28 Wong Chuk Hang Road

Aberdeen

Notes:

  1. A form of proxy to be used for the meeting is enclosed.

  2. Any member entitled to attend and vote at the meeting of the Company shall be entitled to appoint another person as his proxy to attend and vote instead of him. A member who is holder of two or more shares may appoint more than one proxy to represent him and vote on his behalf at a general meeting of the Company or at a class meeting. A proxy need not be a member.

  3. The instrument appointing a proxy shall be in writing under the hand of the appointor or of his attorney duly authorised in writing or, if the appointor is a corporation, either under seal or under the hand of an officer, attorney or other person authorised to sign the same.

  4. The instrument appointing a proxy and the power of attorney or other authority (if any) under which it is signed, or a certified copy of such power or authority, shall be delivered to the Company’s branch registrar in Hong Kong, Tricor Secretaries Limited at 26th Floor, Tesbury Centre, 28 Queen’s Road East, Wanchai, Hong Kong not less than forty-eight (48) hours before the time appointed for holding the meeting or adjourned meeting at which the person named in the instrument proposes to vote.

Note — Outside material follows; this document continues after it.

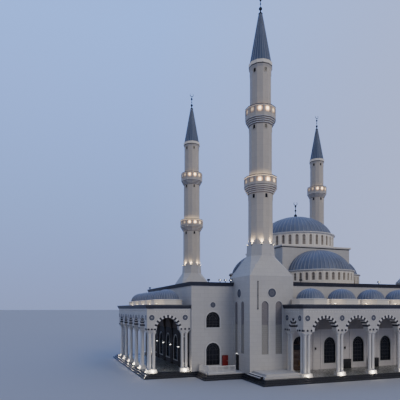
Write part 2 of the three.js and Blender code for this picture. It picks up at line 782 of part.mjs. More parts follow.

  5. Delivery of an instrument appointing a proxy shall not preclude a member from attending and voting in person at the meeting convened and in such event, the instrument appointing a proxy shall be deemed to be revoked.

  6. Where there are joint holders of any share any one of such joint holder may vote, either in person or by proxy, in respect of such share as if he were solely entitled thereto, but if more than one of such joint holders be present at any meeting the vote of the senior who tenders a vote, whether in person or by proxy, shall be accepted to the exclusion of the votes of the other joint holders, and for this purpose seniority shall be determined by the order in which the names stand in the Register in respect of the joint holding.

  7. As at the date of this notice, the Executive Directors of the Company are Mr. Peter Temple Whitelam (Chairman), Mr. Lo Yuen Wa Peter (Acting Chief Executive Officer), Mr. Au Yeung Kai Chor, Mr. Lam Suk Ping and Ms. Song Jiajia; and the Independent Non-executive Directors of the Company are Mr. Chan Sze Hung, Ms. Kristi L Swartz and Ms. Hui Wai Man, Shirley.